The actual simplification is more for implementers: with one permutation to rule them all our source code becomes quite a bit smaller.
I'd love to hear the authors thoughts on Tink. It seems to have similar properties to NaCL, wondering why it isn't mentioned. I'm guessing low adoption?
I laughed when I read that GCM is hard for library authors. I remember trying to implement GCM but failing, so I decided to transcribe a "simple implementation" but failed at that also.
Then I decided to try OCB mode and it worked on the first try.
I think it would have been far more popular if Rogaway hadn't kept it patented well beyond the point where it was clear patented crypto had no future. It's a pretty neat solution to the problem and the continued insistence on restricting its usage with a patent is one of the more baffling things I've seen in the crypto world.
I have no mathematical background at all (I am an orchestra musician), and I did get it to mostly work. It was just that it didn't work for some inputs, and I could never figure out why despite having access to a proper debugger and a good repl (in scheme).
OCB was a breeze in comparison.
Caveat: I never understood the birthday attack from Ferguson on OCB and why it doesn't work on GCM, so I am really not the right person to make any recommendations
This guide seems to be full of close enough but not quite right recommendations which in this specific field can be very dangerous especially as it seems to be recommending specific implementations rather than just giving some generic advice on what to look for.

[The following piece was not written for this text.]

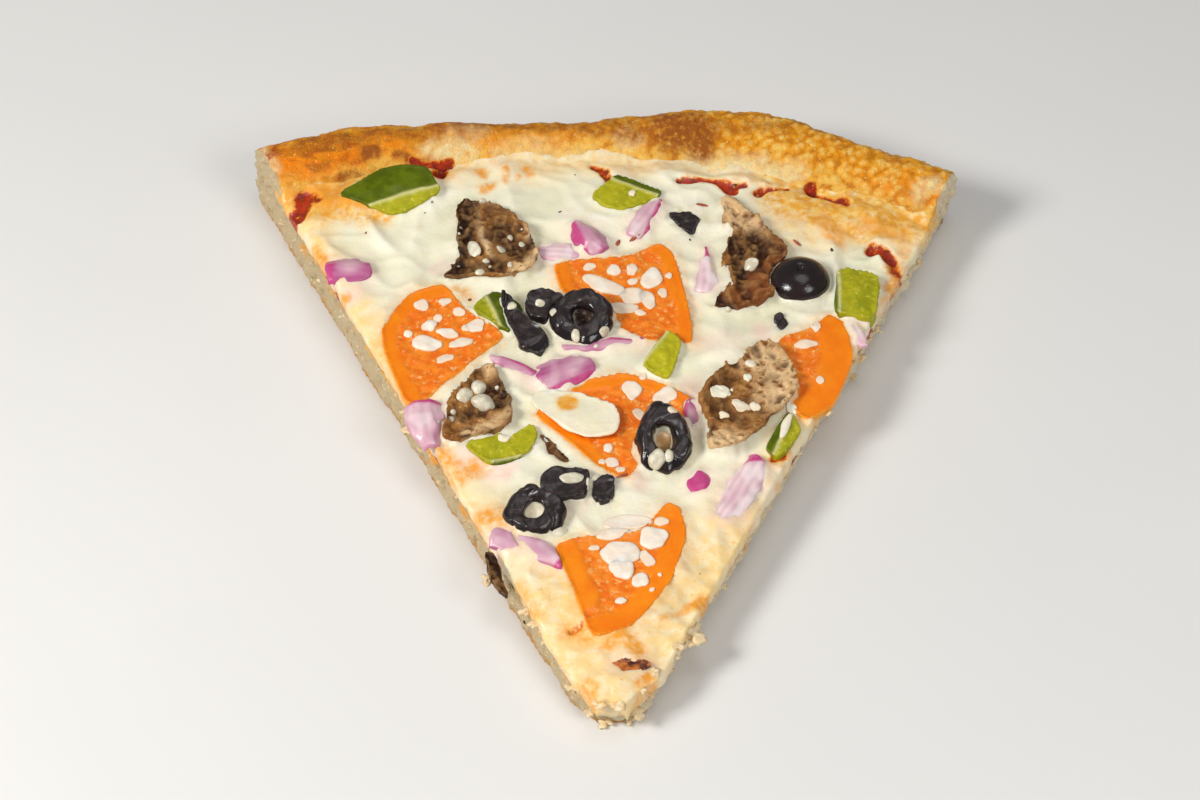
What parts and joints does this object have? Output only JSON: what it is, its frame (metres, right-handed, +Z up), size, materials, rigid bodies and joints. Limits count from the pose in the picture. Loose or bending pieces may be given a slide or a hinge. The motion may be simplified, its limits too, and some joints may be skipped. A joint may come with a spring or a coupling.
{
  "type": "pizza slice",
  "caption": "Baked wedge of vegetable pizza with a raised golden rim, sauce and melted cheese under tomato, green pepper, mushroom, olive and red onion pieces",
  "frame": {"origin": "middle of the bounding box on the underside of the dough", "axes": "+Z up from the underside, +Y from the tip to the raised rim, +X to the right seen from the tip"},
  "size_m": [0.173, 0.1878, 0.0207],
  "materials": {
    "baked_dough": "golden baked crust with pale crumb at the cuts",
    "tomato_sauce": "moist red sauce",
    "melted_cheese": "soft sheen, cream with oil stains",
    "tomato_flesh": "moist orange red flesh",
    "green_pepper": "waxy skin and moist flesh",
    "baked_mushroom": "dry wrinkled brown and tan",
    "black_olive": "glossy black skin",
    "red_onion": "translucent pink and magenta"
  },
  "bodies": {
    "root": {"dough": "baked_dough", "sauce": "tomato_sauce", "cheese": "melted_cheese", "cheese_pool": "melted_cheese", "tomato_back": "tomato_flesh", "tomato_left": "tomato_flesh", "tomato_middle": "tomato_flesh", "tomato_right": "tomato_flesh", "tomato_tip": "tomato_flesh", "pepper_back": "green_pepper", "pepper_crescent": "green_pepper", "pepper_edge": "green_pepper", "pepper_left": "green_pepper", "pepper_middle": "green_pepper", "pepper_right": "green_pepper", "pepper_rim": "green_pepper", "mushroom_back_left": "baked_mushroom", "mushroom_back_right": "baked_mushroom", "mushroom_left": "baked_mushroom", "mushroom_right": "baked_mushroom", "mushroom_scrap": "baked_mushroom", "mushroom_sliver": "baked_mushroom", "olive_cap": "black_olive", "olive_comma": "black_olive", "olive_crumb": "black_olive", "olive_half_back": "black_olive", "olive_half_front": "black_olive", "olive_hook_front": "black_olive", "olive_ring_back": "black_olive", "olive_ring_front": "black_olive", "olive_ring_middle": "black_olive", "olive_wedge_back": "black_olive", "onion_back": "red_onion", "onion_band": "red_onion", "onion_by_mushroom": "red_onion", "onion_by_tomato": "red_onion", "onion_centre": "red_onion", "onion_crisp": "red_onion", "onion_far_left": "red_onion", "onion_fold": "red_onion", "onion_front": "red_onion", "onion_front_strip": "red_onion", "onion_left_edge": "red_onion", "onion_pale": "red_onion", "onion_right_edge": "red_onion", "onion_spike": "red_onion", "onion_spot": "red_onion", "onion_streak": "red_onion"}
  },
  "joints": []
}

I noticed there's no mention of quantum-resistant crypto. Looking around, it looks like this is the rational [1]. This sort of feels like a hand-wave.
> Quantum computing does give us some far more efficient algorithms that classical computing cannot achieve, but even then, 256-bits still remains outside of the practical realm of mythical quantum computing when brute force searching.
For symmetric encryption, there is no point looking at "quantum resistance" because even if somebody has a non-toy quantum computer they get a speed-up equivalent to halving key length, so, just use longer (256 bit) keys and stop worrying about it.
For asymmetric encryption, nobody knows for sure, and the best available guesses are expensive with as-yet unknown reward, if you are vulnerable it's likely to be because you ignored the advice this gave you and insisted on Rolling Your Own. Too bad.
My guess is that in five years we'll be in the same situation. Like Fusion power generation, Quantum Computers might work "soon" or they might not and that'll remain true until they actually do work, which might never happen. They'll make great MacGuffins for Hollywood meanwhile and shouldn't affect what you, a non-expert, do all day.
This is highly dependent on how you look at the thing. Two possible outlooks are attacks you can do right now on stock hardware (typically with GPUs), and what attacks you could do if you had the right kind of custom hardware. As far as I can tell Argon2, being explicitly designed to be memory-hard, is very much tailored to the second one.
I’m also sceptical about the timing based threshold (one second). Computers are a bit faster now than they were in 2015, so there’s a chance that threshold now lowered. I understand why they used that easy to understand shorthand, but it’s unlikely to age well.
One thing everyone do seem to agree on though: Argon2 is stronger with long enough run times, if you can tolerate them. Maybe you don’t if you’re running a server under fairly high login load, but maybe you do if you use some augmented PAKE (say OPAQUE) to offload the expensive computation to the client.
I applaud the person who put this together but my humble opinion is that there are a lot of assumptions here. There are many situations (few I habe encountered first hand) where you need to break the rules and how you break the rules also have best practices that should be mentioned.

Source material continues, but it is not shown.